For example to extract the first row and first column value:
df_student_grades[1,1]
## [1] mary
## Levels: john mary tom
If only the first entry (row) is of interest:
df_student_grades[1,]
## name grades
## 1 mary 89
Or if only the grades are of interest:
df_student_grades[,2] #the second column represent the grades
## [1] 89 60 74
To extract the column names of a dataframe:
names(df_student_grades)
## [1] "name" "grades"
We can also use column names instead of numerical value to extract a column. Note* this is also true for rows.
df_student_grades[,"grades"]
## [1] 89 60 74
We can edit a specific cell in the dataframe:
df_student_grades[3,"grades"] <- 80 #edit grades for the 3rd row
df_student_grades[3,"grades"]
## [1] 80
Please install the following libraries by running these codes:
install.packages(c("dplyr","tidyr","datasets","ggplot2"))
Please check that you can install & run these libraries.
library(dplyr);
library(tidyr);
library(datasets);
library(ggplot2)
In R, you can set the working directory you wish to find the files. Please create a folder named R_dataframe
in a location you prefer.
Then, set your working directory as follows: (slightly different for different OS users)
setwd('/Users/lowyix/Desktop/R_dataframe/')
Alternatively, you can nagivate to the help bar and click Session - Set Working Directory - Choose directory
and then select the folder R_dataframe
To get your current working directory,
getwd()
## [1] "/Users/lowyix/Desktop/R_dataframe/"

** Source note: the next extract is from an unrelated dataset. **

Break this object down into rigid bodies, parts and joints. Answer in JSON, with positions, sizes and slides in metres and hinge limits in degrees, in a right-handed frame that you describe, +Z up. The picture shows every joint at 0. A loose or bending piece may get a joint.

To List all the files in the working directory, you can:
list.files()
## character(0)
lets load a dataset from one of the libraries; diamonds
diamonds_df <- diamonds #if the code fails to work, check that you have loaded ggplot2
To write out an excel (csv) file,
write.csv(diamonds_df,"diamonds_data.csv", row.names = FALSE)
list.files()
## [1] "diamonds_data.csv"
More information can be found with:
?write.csv
diamonds_df <- read.csv("diamonds_data.csv")
head(diamonds_df) #more on this later
## Source: local data frame [6 x 10]
##
## carat cut color clarity depth table price x y z
## (dbl) (fctr) (fctr) (fctr) (dbl) (dbl) (int) (dbl) (dbl) (dbl)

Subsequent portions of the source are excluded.